PROBLEM REQUIREMENTS:
The lines to reproduce run from the first one through the line containing "BEHIND_FACE = 0.5". Reproduce them exactly.
---------------
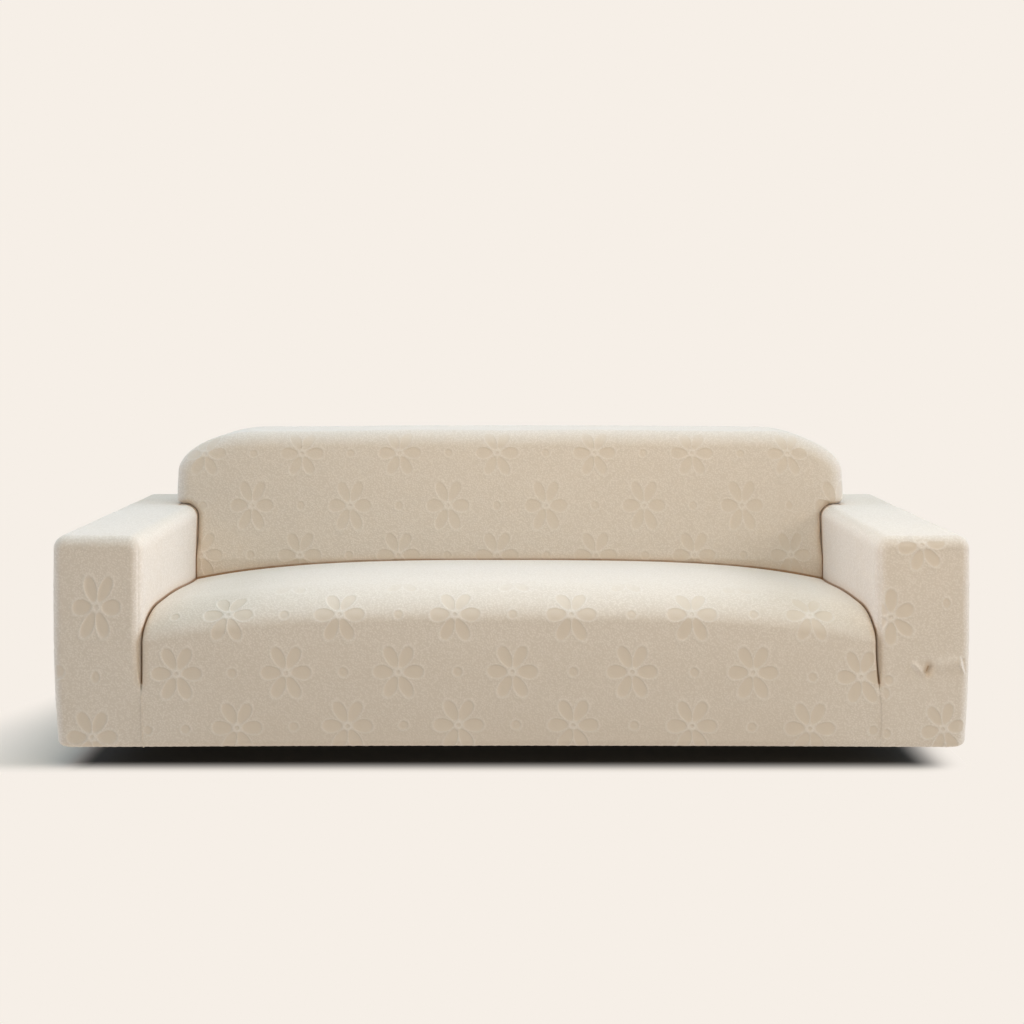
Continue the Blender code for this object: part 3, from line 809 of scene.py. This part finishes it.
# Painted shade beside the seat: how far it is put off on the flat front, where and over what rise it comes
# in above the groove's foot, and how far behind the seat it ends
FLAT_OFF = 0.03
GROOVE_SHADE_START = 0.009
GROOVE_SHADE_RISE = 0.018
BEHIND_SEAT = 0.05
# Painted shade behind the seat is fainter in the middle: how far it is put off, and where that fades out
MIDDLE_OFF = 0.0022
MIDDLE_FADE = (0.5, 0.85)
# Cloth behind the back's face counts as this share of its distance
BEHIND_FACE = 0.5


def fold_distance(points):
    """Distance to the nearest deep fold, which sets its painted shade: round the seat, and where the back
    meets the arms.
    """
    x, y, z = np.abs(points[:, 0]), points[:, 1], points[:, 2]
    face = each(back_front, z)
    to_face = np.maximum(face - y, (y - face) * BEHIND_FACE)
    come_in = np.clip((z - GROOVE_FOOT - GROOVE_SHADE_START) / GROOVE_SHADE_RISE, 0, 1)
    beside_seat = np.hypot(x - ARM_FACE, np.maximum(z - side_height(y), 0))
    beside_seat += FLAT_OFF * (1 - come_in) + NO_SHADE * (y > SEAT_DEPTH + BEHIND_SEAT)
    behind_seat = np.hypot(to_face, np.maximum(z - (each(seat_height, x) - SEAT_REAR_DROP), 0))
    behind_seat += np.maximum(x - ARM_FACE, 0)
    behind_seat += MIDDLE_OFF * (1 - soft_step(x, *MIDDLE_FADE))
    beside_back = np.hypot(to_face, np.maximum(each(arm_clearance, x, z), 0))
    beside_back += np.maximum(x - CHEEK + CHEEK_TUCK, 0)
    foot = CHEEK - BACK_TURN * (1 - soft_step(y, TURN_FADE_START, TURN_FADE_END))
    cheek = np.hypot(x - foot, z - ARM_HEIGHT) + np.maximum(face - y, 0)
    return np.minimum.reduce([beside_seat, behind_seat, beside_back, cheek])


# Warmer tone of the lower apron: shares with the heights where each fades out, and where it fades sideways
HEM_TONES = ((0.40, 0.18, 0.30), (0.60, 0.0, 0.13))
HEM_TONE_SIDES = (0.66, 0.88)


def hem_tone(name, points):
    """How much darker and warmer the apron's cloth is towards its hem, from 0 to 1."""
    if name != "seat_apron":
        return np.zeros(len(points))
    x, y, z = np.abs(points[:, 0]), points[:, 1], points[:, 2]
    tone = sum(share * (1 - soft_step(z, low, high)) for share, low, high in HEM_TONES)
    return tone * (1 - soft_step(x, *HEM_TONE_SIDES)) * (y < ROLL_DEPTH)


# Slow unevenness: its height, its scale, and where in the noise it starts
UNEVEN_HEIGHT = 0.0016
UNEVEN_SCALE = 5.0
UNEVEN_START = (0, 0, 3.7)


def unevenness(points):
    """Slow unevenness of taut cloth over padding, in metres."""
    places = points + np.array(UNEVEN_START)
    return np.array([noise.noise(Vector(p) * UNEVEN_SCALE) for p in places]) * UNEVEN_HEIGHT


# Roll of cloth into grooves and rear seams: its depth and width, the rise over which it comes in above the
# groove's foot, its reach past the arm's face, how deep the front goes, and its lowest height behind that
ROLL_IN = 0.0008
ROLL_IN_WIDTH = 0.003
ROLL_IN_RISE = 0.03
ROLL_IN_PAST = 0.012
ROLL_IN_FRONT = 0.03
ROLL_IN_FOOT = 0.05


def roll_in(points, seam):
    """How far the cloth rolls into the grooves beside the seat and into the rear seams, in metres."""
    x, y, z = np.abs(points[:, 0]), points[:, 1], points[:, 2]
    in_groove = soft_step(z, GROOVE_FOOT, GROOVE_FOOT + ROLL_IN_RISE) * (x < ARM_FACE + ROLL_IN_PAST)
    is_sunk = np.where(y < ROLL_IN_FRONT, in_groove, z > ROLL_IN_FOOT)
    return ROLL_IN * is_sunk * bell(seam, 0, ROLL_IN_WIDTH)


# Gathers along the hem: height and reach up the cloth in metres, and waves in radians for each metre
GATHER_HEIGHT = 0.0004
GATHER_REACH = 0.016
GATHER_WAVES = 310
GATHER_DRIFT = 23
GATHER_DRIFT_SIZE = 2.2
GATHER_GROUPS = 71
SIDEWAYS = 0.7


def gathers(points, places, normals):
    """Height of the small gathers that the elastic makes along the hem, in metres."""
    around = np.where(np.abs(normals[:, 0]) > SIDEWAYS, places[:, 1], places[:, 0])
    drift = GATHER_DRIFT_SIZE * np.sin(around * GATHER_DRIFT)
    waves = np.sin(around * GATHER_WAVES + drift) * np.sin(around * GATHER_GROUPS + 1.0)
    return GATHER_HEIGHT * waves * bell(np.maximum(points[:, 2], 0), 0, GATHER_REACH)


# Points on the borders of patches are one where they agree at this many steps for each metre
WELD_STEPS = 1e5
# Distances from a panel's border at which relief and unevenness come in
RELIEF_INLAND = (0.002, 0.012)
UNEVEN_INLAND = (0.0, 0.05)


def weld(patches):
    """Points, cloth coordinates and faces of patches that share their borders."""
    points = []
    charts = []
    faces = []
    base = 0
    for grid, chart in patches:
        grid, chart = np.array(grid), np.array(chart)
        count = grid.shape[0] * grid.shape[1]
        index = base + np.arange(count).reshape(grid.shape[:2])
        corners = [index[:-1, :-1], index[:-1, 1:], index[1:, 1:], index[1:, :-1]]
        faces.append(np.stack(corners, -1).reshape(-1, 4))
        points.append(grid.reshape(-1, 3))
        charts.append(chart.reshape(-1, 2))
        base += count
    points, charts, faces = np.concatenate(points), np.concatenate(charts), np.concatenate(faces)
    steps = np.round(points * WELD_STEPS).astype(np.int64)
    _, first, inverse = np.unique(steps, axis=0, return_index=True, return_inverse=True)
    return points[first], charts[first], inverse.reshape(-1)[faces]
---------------
SOLUTION:
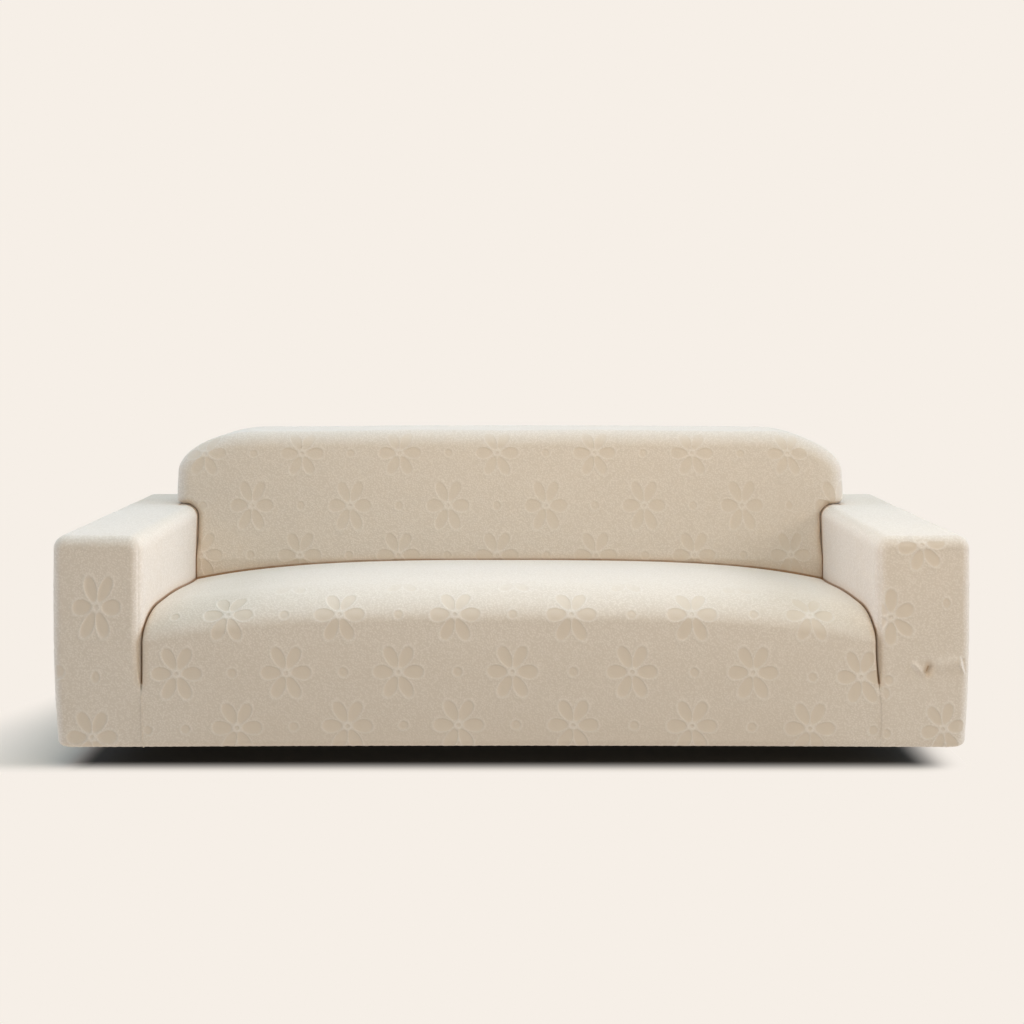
Continue the Blender code for this object: part 3, from line 809 of scene.py. This part finishes it.
# Painted shade beside the seat: how far it is put off on the flat front, where and over what rise it comes
# in above the groove's foot, and how far behind the seat it ends
FLAT_OFF = 0.03
GROOVE_SHADE_START = 0.009
GROOVE_SHADE_RISE = 0.018
BEHIND_SEAT = 0.05
# Painted shade behind the seat is fainter in the middle: how far it is put off, and where that fades out
MIDDLE_OFF = 0.0022
MIDDLE_FADE = (0.5, 0.85)
# Cloth behind the back's face counts as this share of its distance
BEHIND_FACE = 0.5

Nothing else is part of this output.